制度史に比べると、文化史の方はちょっと微妙。地中海世界の十字路にして、ラテン世界・ギリシア世界・イスラム世界の接触地であった南イタリアとシチリアでそれぞれの世界の文化がさかんに交換されたこと。また、シチリア王国内で、当初はラテン人、ギリシア人、ムスリムが並存したことは確か。しかし、長い目で見れば、むしろノルマン人の征服活動とシチリア王国の成立によって、南イタリア・シチリアがラテン世界側に併合されたという側面が強いように思う。
さらに時間枠と空間枠を広げてみるならば、この王国は、人類の経験としての文化交流と異文化接触に関して、豊富な実例を提供している。異文化接触や交流が恒常化しつつある現代世界にあってみれば、シチリア王国で生じた現象は、私たち自身の世界を理解するための重要な示唆を与えてくれるはずである。また、三つの文化的要素が一つの王国内に併存している状況は、それぞれの文化的要素を同じ文脈の中で比較することを可能にさせる。それによって、歴史家たちが作り上げてきたラテン・カトリック(西ヨーロッパ)世界、ギリシャ・東方正教(ビザンツ)世界、アラブ・イスラム世界のイメージを比較・相対化し、再検討する道が開かれることになる。王国研究は、このように、単なるヨーロッパの歴史を越えてより広い歴史研究上の意味を持っているのである。p.172-3
うーん、大きくでた割には、成功していないような。このレベルの接触・交流は、結構普通にあったんじゃなかろうか。また、ヨーロッパ側では12世紀ルネサンスによるギリシアやイスラムからの学問情報摂取の拠点としての、文化史的意義があるわけだが、イスラムやギリシアにとっての意義というのは、どのようなものであったのだろうか。そこがはっきりしないと、「交流」という側面が見えてこない。皮肉な言い方をすると、多文化の並存には摩擦が付き物という身も蓋もない結論くらいしか出てこないような。
あと、本書を読んでいて思うのは固有名詞の処理の難しさ。先の山辺作品では、ノルマン人の初代はフランス語読みで、二世代目以降はイタリア語読みになっている。対して、本書ではラテン語読みで統一されている。おかげで読んでいる間中違和感に付きまとわれた。以前読んだときは、高山氏の著作を先に読んだので、山辺氏の方に違和感を感じた。どちらを最初に読むかは、結構重要。

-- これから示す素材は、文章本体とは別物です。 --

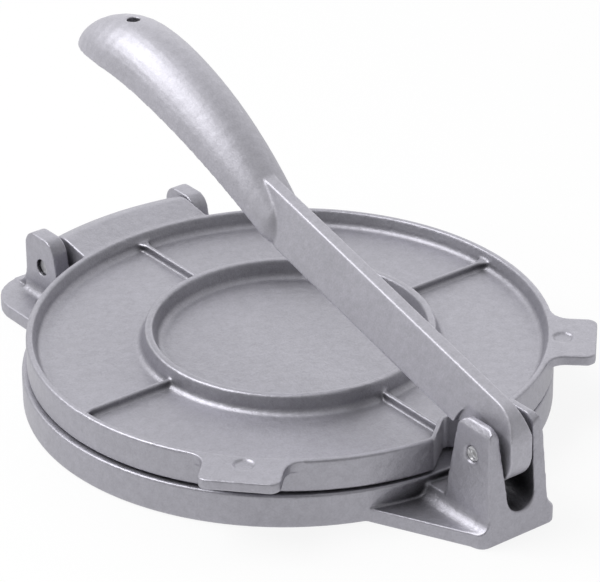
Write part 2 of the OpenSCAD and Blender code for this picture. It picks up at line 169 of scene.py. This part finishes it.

山辺氏の方も、なかなか無理な処理をしているが、高山氏のラテン語統一もそれはそれで問題が。神聖ローマ皇帝フリードリヒをフレデリクスと表記されても何のことやらという感じではある。また、地名はフランス語・イタリア語の読みなのには違和感が。まあ、このあたり正解は無いのだが。
しかし、実際、フランス生まれで、イタリアで活躍し、最終的にはラテン・ギリシア・イスラム世界にまたがる王国を作り上げた人々の名前を、何語で呼ぶのが適切なのだろうか。そもそも、この舞台で活躍した人々は、どんな言葉を使って意思疎通をはかっていたのだろうか。特に、最初にノルマンディから移住したノルマン人傭兵は、現地の人々と言葉が通じたのかからして、分からない。ルッジェーロ(ロゲリウス)2世あたりは、ラテン語、ギリシア語、アラブ語の三つに通じていたらしいが。